Optimists, however, would suggest that with the telecoms equipment market in the state that it is in, it is a favourable time for the Government to acquire the materials and equipment it needs at knock-down prices. So far, some €10m has been spent by a central procurement body at the Department of Communications on material ranging from fibre and ducting to manholes. “It’s a good time to be installing these networks as the equipment needed has rarely been cheaper,” a spokesman recently commented. A decision is looming on the appointment of a managed services entity (MSE) that will administer the 19-town project.

Despite the apparent willingness to press on, the reality is that digital subscriber line rollout in Ireland has come very late and is occurring at a perilously slow rate. Eircom, the incumbent, began by focusing on Dublin but now delivers its service to Cork, Limerick, Kerry and areas of Galway, Mayo, Sligo and Westmeath. Esat BT is also taking on the regions, while at the same time relying on Eircom to surrender space at local exchanges. One-time consumer broadband champion, NTL, has decided to quit the residential telecoms market. A recent report of the National Competitiveness Council, placed Ireland 15th out of 16 countries in terms of expensive broadband infrastructure.

This situation contrasts harshly with that of South Korea, a country that, like Ireland, prides itself on its prowess at technology and has had to survive alongside the economic sore that was the Japanese economy over the past decade.
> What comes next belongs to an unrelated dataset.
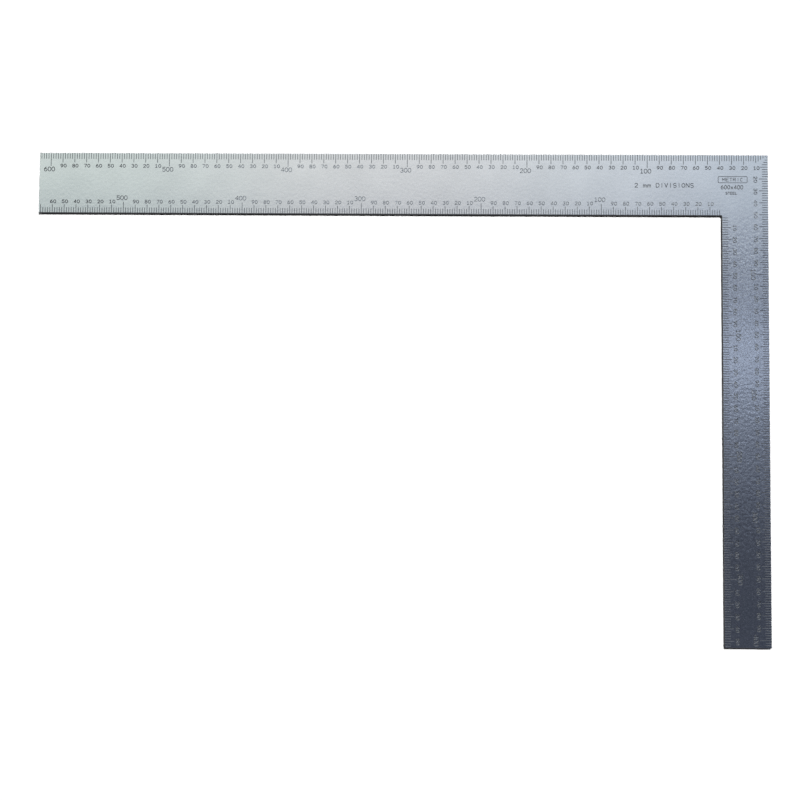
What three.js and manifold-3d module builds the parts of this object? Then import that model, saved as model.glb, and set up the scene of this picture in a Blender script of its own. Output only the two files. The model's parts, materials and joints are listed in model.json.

In 1999, Public Enterprise Minister, Mary O’Rourke, expounded plans about how Ireland was going to be the e-hub of Europe, a broadband powerhouse that US firms could base themselves in to serve the European market. At the same time, Korea responded to similar aims with a National Information Communication Plan called ‘Cyber Korea 21’ involving stringent efforts and heavy investment.

Today, the entire nation is crisscrossed with a fibre optics network, and over half of its population, some 25 million people, use the internet. An average penetration rate of broadband internet speed of over 1Mbps is reported to be the highest in the world, according to the OECD. The same OECD report placed Ireland 27th in the world. South Korea was also the first country in the world to commercialise 3G services and today some 28 million people access 3G over code division multiple access technology.
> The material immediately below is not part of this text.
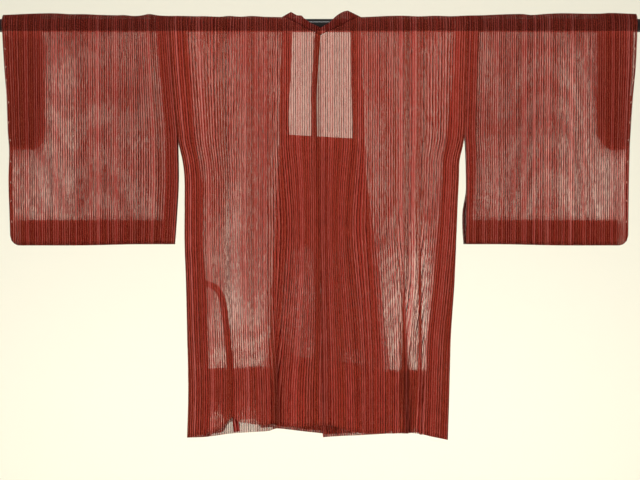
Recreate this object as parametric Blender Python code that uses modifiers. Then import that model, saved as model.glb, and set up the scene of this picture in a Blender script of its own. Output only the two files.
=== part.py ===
"""Michiyuki coat of sheer striped gauze, hung flat on a rod that runs through both sleeves.

The frame is +Z up with +X along the rod, and the origin is on the rod's axis at mid length.
The coat's back faces -Y and its overlapped fronts face +Y. Left and right are the wearer's.
Each length of cloth is one middle surface, laid out as rows along the warp and columns across
it, which Solidify turns into a wall. Cloth turned to the inside is made from the same points,
moved in.
"""

import math
from collections import namedtuple

import bmesh
import bpy
from mathutils import Vector

LEFT = -1
RIGHT = 1
BACK = -1
FRONT = 1

# Walls and gaps
WALL = 0.0010
DOUBLE_WALL = 0.0020
SEAM_GAP = 0.0003
INNER_PLY = WALL + SEAM_GAP
EDGE_CLEAR = 0.0010

# The rod and the cloth bent over it
ROD_RADIUS = 0.014
ROD_HALF_LENGTH = 0.70
ROD_SIDES = 32
CLOTH_RADIUS = 0.0166
TURNS = (0, 30, 60, 90, 120, 150, 180)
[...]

Compared with our policy of 19 MANs around Ireland, while so much unused fibre lies dormant along railway lines and looks likely to be left unused, the Korean government established a five-year plan to develop a countrywide high-speed fibre optic network and then continuously amplify it (from several tens of gigabits to several tens of terabit by 2005). This makes our present plans of 5Mbps to every home and business by 2005 seem miniscule, while even today some homes in South Korea currently enjoy broadband speeds of 13Mbps.

The recent fifth annual report from the National Competitiveness Council warned that infrastructural deficits such as telecoms and electricity as well as rising wage costs and escalating prices could fatally affect Ireland’s competitiveness. To counter this disappointing cycle, the council recommended that the Government press on with its 19-town rollout but, in light of the tighter fiscal situation, the development of a single public private partnership should be accelerated to leverage the maximum private sector finance and participation. It also recommended the creation of a specialist broadband planning office to co-ordinate and manage public and private bodies involved in the Regional Broadband Investment Initiative.

The council also called for the transposition into domestic law of the EU framework for telecoms to be accelerated, focusing particularly on the insufficiency of fines for errant telecoms firms, put in place an appeals mechanism and maintain a regulatory oversight of market areas where competition is yet to develop. It also recommended that the Government come up with ways of stimulating the take-up of broadband services at a faster rate than competing countries.